Thomas Sowell makes an interesting argument against state intervention in one of his books, at least as far as the rental market goes. Here is a video excerpt


https://youtu.be/hVwLnnseIAU

I know he's one of the darlings of the counter culture conservatives, but still, he talks a lot of sense.

Social housing brings its own set of problems, as we've seen throughout the history of our state and others. Berliners have it sussed, no 'my life goal is to own a house' stuff. I'm under no illusion that if I stop paying the mortgage I'll realise very quickly who owns the gaff.

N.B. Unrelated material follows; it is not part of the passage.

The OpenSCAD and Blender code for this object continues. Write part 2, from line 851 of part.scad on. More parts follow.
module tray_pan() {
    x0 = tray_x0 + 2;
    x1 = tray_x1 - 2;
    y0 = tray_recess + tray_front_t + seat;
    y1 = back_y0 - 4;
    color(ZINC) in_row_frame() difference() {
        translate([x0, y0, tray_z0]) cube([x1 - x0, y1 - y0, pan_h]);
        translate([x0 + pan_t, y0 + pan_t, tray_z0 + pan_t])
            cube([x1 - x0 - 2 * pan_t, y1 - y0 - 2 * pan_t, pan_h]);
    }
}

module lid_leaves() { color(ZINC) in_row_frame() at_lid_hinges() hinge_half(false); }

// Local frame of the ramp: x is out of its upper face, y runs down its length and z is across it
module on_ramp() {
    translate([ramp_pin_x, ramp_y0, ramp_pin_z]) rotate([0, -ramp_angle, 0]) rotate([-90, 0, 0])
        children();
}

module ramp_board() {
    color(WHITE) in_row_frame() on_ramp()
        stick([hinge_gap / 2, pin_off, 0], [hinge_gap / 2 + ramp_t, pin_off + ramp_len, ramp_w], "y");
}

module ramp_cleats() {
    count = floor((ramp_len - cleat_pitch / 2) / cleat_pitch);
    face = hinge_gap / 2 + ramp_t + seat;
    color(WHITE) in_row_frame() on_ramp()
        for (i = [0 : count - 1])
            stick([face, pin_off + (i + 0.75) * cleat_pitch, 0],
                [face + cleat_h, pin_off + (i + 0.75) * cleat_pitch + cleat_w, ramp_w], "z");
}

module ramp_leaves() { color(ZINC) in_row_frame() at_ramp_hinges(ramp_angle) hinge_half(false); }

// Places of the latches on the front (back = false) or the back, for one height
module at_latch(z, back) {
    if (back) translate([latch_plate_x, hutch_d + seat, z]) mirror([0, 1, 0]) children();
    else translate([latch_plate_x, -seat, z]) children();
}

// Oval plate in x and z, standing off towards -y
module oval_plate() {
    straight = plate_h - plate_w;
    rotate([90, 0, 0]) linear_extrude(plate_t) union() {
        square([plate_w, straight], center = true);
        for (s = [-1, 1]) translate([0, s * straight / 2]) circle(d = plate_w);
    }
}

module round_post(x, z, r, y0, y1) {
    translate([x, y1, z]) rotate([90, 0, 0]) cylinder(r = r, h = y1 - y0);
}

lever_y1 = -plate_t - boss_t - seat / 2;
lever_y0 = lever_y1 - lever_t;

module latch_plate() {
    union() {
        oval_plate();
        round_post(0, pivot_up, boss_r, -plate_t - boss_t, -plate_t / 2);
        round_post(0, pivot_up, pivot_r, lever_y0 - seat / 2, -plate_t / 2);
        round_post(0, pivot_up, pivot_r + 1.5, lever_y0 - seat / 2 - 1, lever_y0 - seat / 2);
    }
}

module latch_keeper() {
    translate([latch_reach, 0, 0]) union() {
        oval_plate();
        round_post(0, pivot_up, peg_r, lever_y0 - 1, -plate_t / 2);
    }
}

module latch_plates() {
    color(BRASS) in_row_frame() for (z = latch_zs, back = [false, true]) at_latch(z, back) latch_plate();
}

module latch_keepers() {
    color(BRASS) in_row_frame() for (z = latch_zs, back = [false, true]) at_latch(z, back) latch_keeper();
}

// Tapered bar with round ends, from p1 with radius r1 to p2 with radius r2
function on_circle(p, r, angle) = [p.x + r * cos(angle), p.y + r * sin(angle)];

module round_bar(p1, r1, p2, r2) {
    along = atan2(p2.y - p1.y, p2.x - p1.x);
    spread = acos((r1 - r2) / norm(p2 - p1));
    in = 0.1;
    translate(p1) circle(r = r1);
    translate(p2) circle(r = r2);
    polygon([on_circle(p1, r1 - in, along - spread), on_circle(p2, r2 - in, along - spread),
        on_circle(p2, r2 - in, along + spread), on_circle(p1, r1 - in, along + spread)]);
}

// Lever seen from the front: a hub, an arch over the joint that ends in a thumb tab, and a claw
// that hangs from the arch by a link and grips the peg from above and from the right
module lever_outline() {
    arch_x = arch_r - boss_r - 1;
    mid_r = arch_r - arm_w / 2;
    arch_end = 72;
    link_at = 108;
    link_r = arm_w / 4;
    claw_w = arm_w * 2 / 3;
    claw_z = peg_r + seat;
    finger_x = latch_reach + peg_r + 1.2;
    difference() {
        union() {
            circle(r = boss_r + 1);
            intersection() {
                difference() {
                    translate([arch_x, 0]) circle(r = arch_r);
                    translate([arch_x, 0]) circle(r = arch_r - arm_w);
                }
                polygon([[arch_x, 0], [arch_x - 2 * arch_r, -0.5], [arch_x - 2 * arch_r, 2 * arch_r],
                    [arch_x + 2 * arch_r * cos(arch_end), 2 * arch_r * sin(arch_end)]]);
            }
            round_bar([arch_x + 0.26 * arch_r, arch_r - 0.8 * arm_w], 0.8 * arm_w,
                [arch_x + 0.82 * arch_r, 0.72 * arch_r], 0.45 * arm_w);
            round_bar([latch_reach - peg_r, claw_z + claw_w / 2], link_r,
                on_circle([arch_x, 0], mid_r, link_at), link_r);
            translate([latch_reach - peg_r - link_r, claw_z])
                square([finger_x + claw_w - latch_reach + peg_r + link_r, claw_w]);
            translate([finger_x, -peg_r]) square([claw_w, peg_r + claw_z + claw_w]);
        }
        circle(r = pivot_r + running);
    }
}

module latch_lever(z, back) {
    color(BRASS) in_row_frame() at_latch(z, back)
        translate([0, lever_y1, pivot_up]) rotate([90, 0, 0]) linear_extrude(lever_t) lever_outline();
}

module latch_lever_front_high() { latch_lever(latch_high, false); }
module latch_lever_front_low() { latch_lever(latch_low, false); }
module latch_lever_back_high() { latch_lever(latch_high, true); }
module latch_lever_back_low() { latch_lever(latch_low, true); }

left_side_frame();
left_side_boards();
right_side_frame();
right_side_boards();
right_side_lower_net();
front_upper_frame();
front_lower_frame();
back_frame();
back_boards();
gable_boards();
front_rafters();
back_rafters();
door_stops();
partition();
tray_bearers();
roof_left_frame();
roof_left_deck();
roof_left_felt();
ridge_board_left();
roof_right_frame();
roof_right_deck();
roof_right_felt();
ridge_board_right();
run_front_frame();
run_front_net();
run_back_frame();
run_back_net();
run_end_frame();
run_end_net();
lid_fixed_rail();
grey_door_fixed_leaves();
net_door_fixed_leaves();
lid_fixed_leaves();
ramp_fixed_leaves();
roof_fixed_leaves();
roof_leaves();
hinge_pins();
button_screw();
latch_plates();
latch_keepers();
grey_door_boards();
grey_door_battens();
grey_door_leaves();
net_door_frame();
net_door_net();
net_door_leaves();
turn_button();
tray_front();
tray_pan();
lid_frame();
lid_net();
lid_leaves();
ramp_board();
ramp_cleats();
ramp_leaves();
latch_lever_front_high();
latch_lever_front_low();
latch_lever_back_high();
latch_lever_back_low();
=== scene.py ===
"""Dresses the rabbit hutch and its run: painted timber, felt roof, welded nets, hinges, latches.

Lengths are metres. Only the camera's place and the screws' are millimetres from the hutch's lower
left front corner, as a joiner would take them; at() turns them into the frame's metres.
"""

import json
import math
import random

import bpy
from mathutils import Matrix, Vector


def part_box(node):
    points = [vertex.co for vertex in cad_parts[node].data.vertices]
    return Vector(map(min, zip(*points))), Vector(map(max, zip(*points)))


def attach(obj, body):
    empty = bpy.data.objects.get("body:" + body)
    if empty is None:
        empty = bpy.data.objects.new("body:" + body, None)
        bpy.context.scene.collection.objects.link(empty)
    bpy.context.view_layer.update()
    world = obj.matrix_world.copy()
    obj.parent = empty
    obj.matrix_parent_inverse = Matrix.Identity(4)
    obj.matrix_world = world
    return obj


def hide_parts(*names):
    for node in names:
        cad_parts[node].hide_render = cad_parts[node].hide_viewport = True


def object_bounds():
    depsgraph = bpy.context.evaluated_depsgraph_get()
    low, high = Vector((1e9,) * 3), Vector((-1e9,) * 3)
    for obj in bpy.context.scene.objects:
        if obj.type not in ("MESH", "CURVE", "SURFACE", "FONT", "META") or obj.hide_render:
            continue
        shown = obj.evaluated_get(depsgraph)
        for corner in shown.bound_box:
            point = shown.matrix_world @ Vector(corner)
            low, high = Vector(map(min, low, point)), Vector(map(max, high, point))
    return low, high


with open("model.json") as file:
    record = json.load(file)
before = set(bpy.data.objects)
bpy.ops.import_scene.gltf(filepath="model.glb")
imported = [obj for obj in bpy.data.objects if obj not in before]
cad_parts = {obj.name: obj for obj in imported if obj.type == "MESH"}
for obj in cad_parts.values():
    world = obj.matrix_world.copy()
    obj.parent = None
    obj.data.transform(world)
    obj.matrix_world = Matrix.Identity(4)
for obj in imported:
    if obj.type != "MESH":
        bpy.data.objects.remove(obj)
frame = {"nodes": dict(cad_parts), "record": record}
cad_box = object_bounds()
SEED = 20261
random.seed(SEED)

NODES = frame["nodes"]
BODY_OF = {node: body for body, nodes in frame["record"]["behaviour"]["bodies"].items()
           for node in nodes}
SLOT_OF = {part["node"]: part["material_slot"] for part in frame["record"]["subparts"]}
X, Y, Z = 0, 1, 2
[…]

Quote from: astfgyl on March 30, 2022, 02:33:53 PM

You can't honestly tell me we'd have gotten all those houses built without the Eastern European lads. I worked on the sites with them. It isn't about blaming them, it's about accepting it simply couldn't have been done without them. 

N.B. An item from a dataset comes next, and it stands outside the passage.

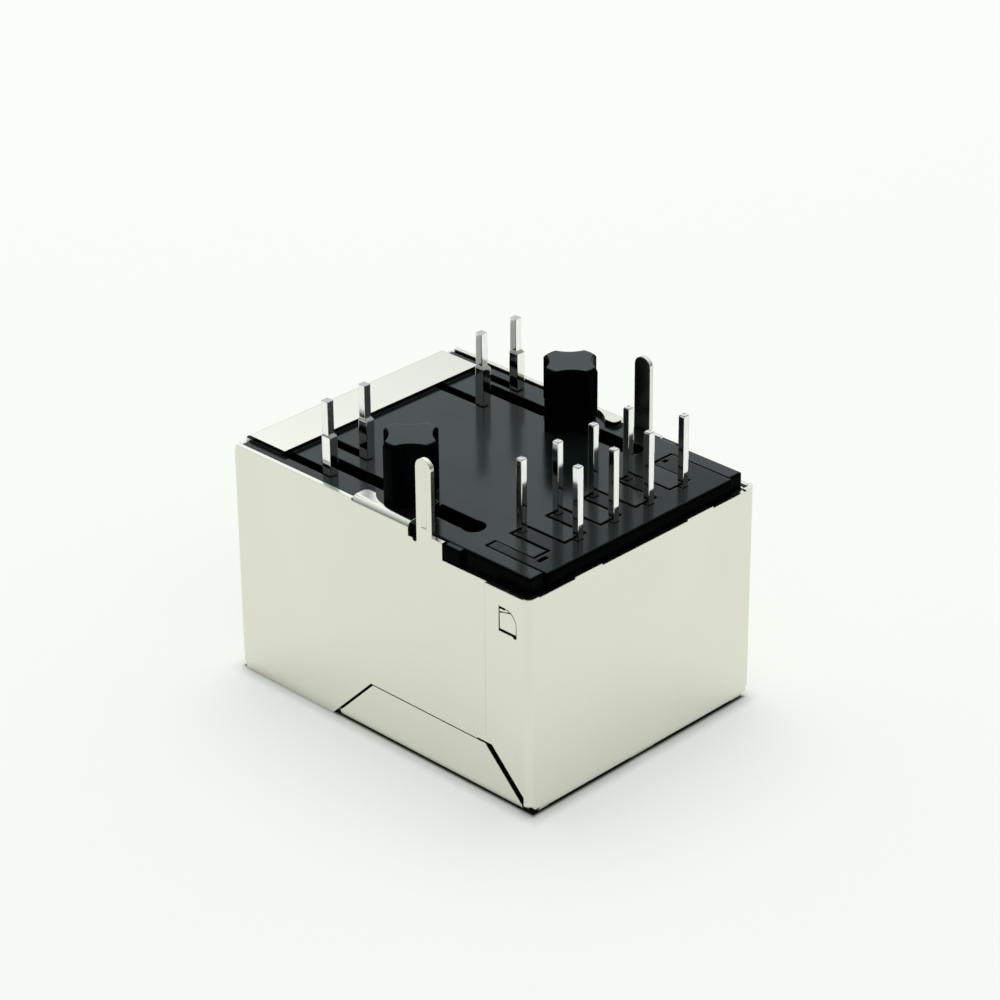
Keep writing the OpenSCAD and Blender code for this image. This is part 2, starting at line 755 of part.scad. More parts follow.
// Block with a tongue that carries the contacts forward under the cavity
module contact_block() color([0.13, 0.13, 0.14]) {
    half = block_w / 2;
    nose = bend_r;
    under = floor_run_z + contact_t / 2 + mould_gap;
    pin_gap = pin_w + 0.3;
    difference() {
        union() {
            bevelled_block([-half, module_y, sheet_t + fit_gap], [half, module_end_y, block_top_z], edge_bevel);
            bevelled_block([-tongue_w / 2, tongue_y, sheet_t + fit_gap], [tongue_w / 2, module_y + cut, cavity_z], edge_bevel);
        }
        for (k = [0:7]) {
            contact_strip(k, mould_gap);
            // open groove under each strip
            block([contact_x(k) - contact_w / 2 - mould_gap, tongue_y - cut, 0],
                  [contact_x(k) + contact_w / 2 + mould_gap, tail_y[k % 2] - 2 * bend_r, under]);
        }
        // wells for the ends of the signal pins
        at_pins() translate([-pin_gap / 2, -pin_gap / 2, board_z - 0.6]) cube([pin_gap, pin_gap, cut]);
    }
}

// ---- circuit board and what it carries -------------------------------------------------

module circuit_board() color([0.1, 0.32, 0.16]) {
    half = block_w / 2;
    hole_d = pin_w * 1.6;
    slot = [contact_w + 0.12, contact_t + 0.12];
    difference() {
        block([-half, module_y, board_z], [half, module_end_y, board_top_z]);
        at_pins() translate([0, 0, board_z - cut]) cylinder(d = hole_d, h = board_t + 2 * cut);
        for (k = [0:7])
            translate([contact_x(k) - slot[0] / 2, tail_y[k % 2] - slot[1] / 2, board_z - cut])
                cube([slot[0], slot[1], board_t + 2 * cut]);
    }
}

// Chip part standing on the circuit board, with a metal cap at both ends in its outline. It lies in
// the middle of a number of equal shares of the tray's width.
module chip(first, shares, size) {
    share = tray_w / 6;
    x = -tray_w / 2 + (first + shares / 2) * share;
    y = (front_row_y + rear_row_y) / 2;
    cap = size[0] * 0.18;
    proud = 0.03;
    translate([x, y, board_top_z + fit_gap / 2]) {
        translate([-size[0] / 2, -size[1] / 2 + proud, proud])
            cube([size[0], size[1] - 2 * proud, size[2] - 2 * proud]);
        for (side = [-1, 1])
            translate([side * (size[0] - cap) / 2 - cap / 2, -size[1] / 2, 0])
                cube([cap, size[1], size[2]]);
    }
}

module resistor(k) color([0.12, 0.12, 0.13]) {
    chip(k, 1, [chip_l, chip_w, chip_h]);
}

module capacitor() color([0.62, 0.5, 0.36]) {
    chip(4, 2, [2 * chip_l, 2 * chip_w, 2.6 * chip_h]);
}

// The ring cores hang in a row from the carrier's plate, with their axes along the jack
module at_core(k) {
    reach = core_d / 2 + winding_t;
    y = (module_y + tray_wall + front_row_y - pin_w / 2) / 2;
    translate([(1.5 - k) * tray_w / 4, y, tray_top_z - plate_t - reach])
        rotate([90, 0, 0]) children();
}

module core_outline(grow) {
    width = (core_d - core_hole) / 2;
    translate([core_hole / 2 - grow, -core_h / 2 - grow]) square([width + 2 * grow, core_h + 2 * grow]);
}

module ring_core(k) color([0.2, 0.2, 0.21]) {
    at_core(k) rotate_extrude() core_outline(0);
}

// Winding: a sleeve round most of the ring with its turns standing proud
module winding(k) color([0.66, 0.3, 0.12]) {
    sweep = 300;
    turns = 15;
    wire = 0.22;
    at_core(k) difference() {
        union() {
            rotate([0, 0, -sweep / 2]) rotate_extrude(angle = sweep) core_outline(winding_t * 0.6);
            for (turn = [0:turns - 1])
                rotate([0, 0, (turn + 0.5) * sweep / turns - sweep / 2])
                    rotate([90, 0, 0]) translate([0, 0, -wire / 2]) linear_extrude(wire) core_outline(winding_t);
        }
        rotate_extrude() core_outline(0.02);
    }
}

// ---- lamps -----------------------------------------------------------------------------

module lamp(side, tint) color(tint) {
    front = 0.5;
    x = side * lamp_x;
    block([x - lamp_w / 2, lamp_y, lamp_z], [x + lamp_w / 2, lamp_y + lamp_l, lamp_z + lamp_h]);
    // light face standing in the window of the shield
    window_w = lamp_w - front - 2 * lamp_gap;
    window_h = lamp_h - front - 2 * lamp_gap;
    block([x - window_w / 2, mouth_y + 0.05, lamp_z + (lamp_h - window_h) / 2],
          [x + window_w / 2, lamp_y + 0.01, lamp_z + (lamp_h + window_h) / 2]);
}

// Lamp lead: back from the lamp, then up through the board, wider below a shoulder
module lamp_lead(side, offset) color([0.88, 0.88, 0.86]) {
    x = side * lamp_x + offset * lead_pitch / 2;
    half = lead_w / 2;
    top = shield_h + lead_reach;
    foot_z = face_z + fit_gap;
    shoulder_z = face_z + 2.15;
    shoulder = 0.12;
    wide = half + 0.06;
    deep = half + 0.16;
    line = rounded([[lamp_y + lamp_l, lead_z], [lead_y, lead_z], [lead_y, top]], bend_r);
    translate([x - half, 0, 0])
        along_x() linear_extrude(lead_w) polygon(strip(line, lead_w));
    translate([x, lead_y, 0]) intersection() {
        along_y() translate([0, 0, -half]) linear_extrude(half + deep) polygon([
            [-wide, foot_z], [wide, foot_z], [wide, shoulder_z], [half, shoulder_z + shoulder],
            [-half, shoulder_z + shoulder], [-wide, shoulder_z],
        ]);
        along_x() translate([0, 0, -wide]) linear_extrude(2 * wide) polygon([
            [-half, foot_z], [deep, foot_z], [deep, shoulder_z], [half, shoulder_z + shoulder],
            [-half, shoulder_z + shoulder],
        ]);
    }
}

// ---- nodes -----------------------------------------------------------------------------

shield();
housing();
pin_carrier();
contact_block();
circuit_board();
lamp(1, [0.3, 0.72, 0.3]);  // lamp_left
lamp(-1, [0.86, 0.72, 0.2]);  // lamp_right
lamp_lead(1, 1);  // lamp_lead_1
lamp_lead(1, -1);  // lamp_lead_2
lamp_lead(-1, -1);  // lamp_lead_3
lamp_lead(-1, 1);  // lamp_lead_4
contact(0);  // contact_1
contact(1);  // contact_2
contact(2);  // contact_3
contact(3);  // contact_4
contact(4);  // contact_5
contact(5);  // contact_6
contact(6);  // contact_7
contact(7);  // contact_8
signal_pin(0);  // signal_pin_1
signal_pin(1);  // signal_pin_2
signal_pin(2);  // signal_pin_3
signal_pin(3);  // signal_pin_4
signal_pin(4);  // signal_pin_5
signal_pin(5);  // signal_pin_6
signal_pin(6);  // signal_pin_7
signal_pin(7);  // signal_pin_8
ring_core(0);  // ring_core_1
ring_core(1);  // ring_core_2
ring_core(2);  // ring_core_3
ring_core(3);  // ring_core_4
winding(0);  // winding_1
winding(1);  // winding_2
winding(2);  // winding_3
winding(3);  // winding_4
resistor(0);  // resistor_1
resistor(1);  // resistor_2
resistor(2);  // resistor_3
resistor(3);  // resistor_4
capacitor();
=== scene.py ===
"""Finishes, stage and camera for the shielded board jack."""

import math

import bpy
from bpy.props import FloatProperty, FloatVectorProperty, PointerProperty
from bpy.types import Operator, Panel, PropertyGroup
from mathutils import Matrix, Vector


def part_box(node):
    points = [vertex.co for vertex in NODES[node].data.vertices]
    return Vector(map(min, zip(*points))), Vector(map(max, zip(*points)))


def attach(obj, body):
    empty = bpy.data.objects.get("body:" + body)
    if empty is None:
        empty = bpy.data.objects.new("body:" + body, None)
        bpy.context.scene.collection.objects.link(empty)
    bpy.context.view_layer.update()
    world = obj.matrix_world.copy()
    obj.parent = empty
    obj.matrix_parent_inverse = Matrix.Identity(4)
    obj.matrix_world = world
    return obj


bl_info = {
    "name": "Board jack",
    "version": (1, 0, 0),
    "blender": (4, 5, 0),
    "location": "3D View > Sidebar > Board jack",
    "description": "Finishes, stage and camera for a shielded board jack",
    "category": "Object",
}

MM = 0.001

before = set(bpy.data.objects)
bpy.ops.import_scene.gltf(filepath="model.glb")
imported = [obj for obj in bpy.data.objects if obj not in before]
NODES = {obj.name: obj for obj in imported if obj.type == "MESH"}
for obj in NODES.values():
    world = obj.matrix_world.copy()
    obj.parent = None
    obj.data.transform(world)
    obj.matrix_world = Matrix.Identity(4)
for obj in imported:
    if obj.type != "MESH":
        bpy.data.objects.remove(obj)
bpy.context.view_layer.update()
BOX_LOW, BOX_HIGH = (Vector(corner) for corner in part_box("shield"))


def nodes_named(prefix):
    """The CAD nodes whose names start with the prefix, in name order."""
    return [NODES[name] for name in sorted(NODES) if name.startswith(prefix)]


# ---- settings --------------------------------------------------------------------------


def colour_setting(name, description, default):
    """A setting that holds a colour."""
    return FloatVectorProperty(
        name=name, description=description, default=default, subtype="COLOR", min=0.0, max=1.0
    )


def level_setting(name, description, default, low=0.0, high=1.0):
    """A setting that holds a plain number between two limits."""
    return FloatProperty(name=name, description=description, default=default, min=low, max=high)


def length_setting(name, description, millimetres):
    """A setting that holds a length."""
    return FloatProperty(
        name=name, description=description, default=millimetres * MM,
        subtype="DISTANCE", unit="LENGTH", min=0.0, precision=5,
    )


class JackSheetSettings(PropertyGroup):
    """The plated sheet of the shield"""

    nickel: colour_setting("Nickel", "Colour of the satin nickel", (0.78, 0.757, 0.68))
    roughness: level_setting("Roughness", "Roughness of the satin nickel", 0.2)
    edge_radius: length_setting("Edge radius", "Rounding of the sheared edges", 0.05)


class JackPlasticSettings(PropertyGroup):
    """The black mouldings"""

    black: colour_setting("Black", "Colour of the mouldings", (0.0042, 0.0078, 0.0068))
    sheen: colour_setting("Sheen", "Tint of the reflections", (0.74, 1.0, 0.93))
    roughness: level_setting("Roughness", "Roughness of the flat faces", 0.14)
    ior: level_setting("IOR", "Refractive index of the mouldings", 1.3, 1.0, 2.0)
    edge_radius: length_setting("Edge radius", "Rounding of the moulded edges", 0.13)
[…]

Also, almost all of those houses were built on unsustainable credit and it wasn't as simple as supply and demand. The demand would have been imaginary if it hadn't been the wild west of mortgage approval and planning permission at the time, and didn't that come home to roost in spectacular fashion? I'd blame the Irish for that if it hadn't been a multinational phenomenon but yes the Irish cunts are absolute cunts, for the avoidance of doubt.

Edit: sort of answering the point you didn't make, reading back. Sort of. It's far too simple to just blame the Irish for that one and obviously the foreign workers can't be held responsible for having jobs either.

The supply and demand point was that, as long as migrant workers were building more houses than they were occupying, economics says they can't logically be identified as the cause of inflating house prices. And, indeed, they weren't and aren't the cause. Other parties are.

#779 March 30, 2022, 05:04:58 PM Last Edit: March 30, 2022, 05:06:50 PM by Black Shepherd Carnage
It'd be like blaming slaves in the US if there had been an increase in the cost of material for clothes.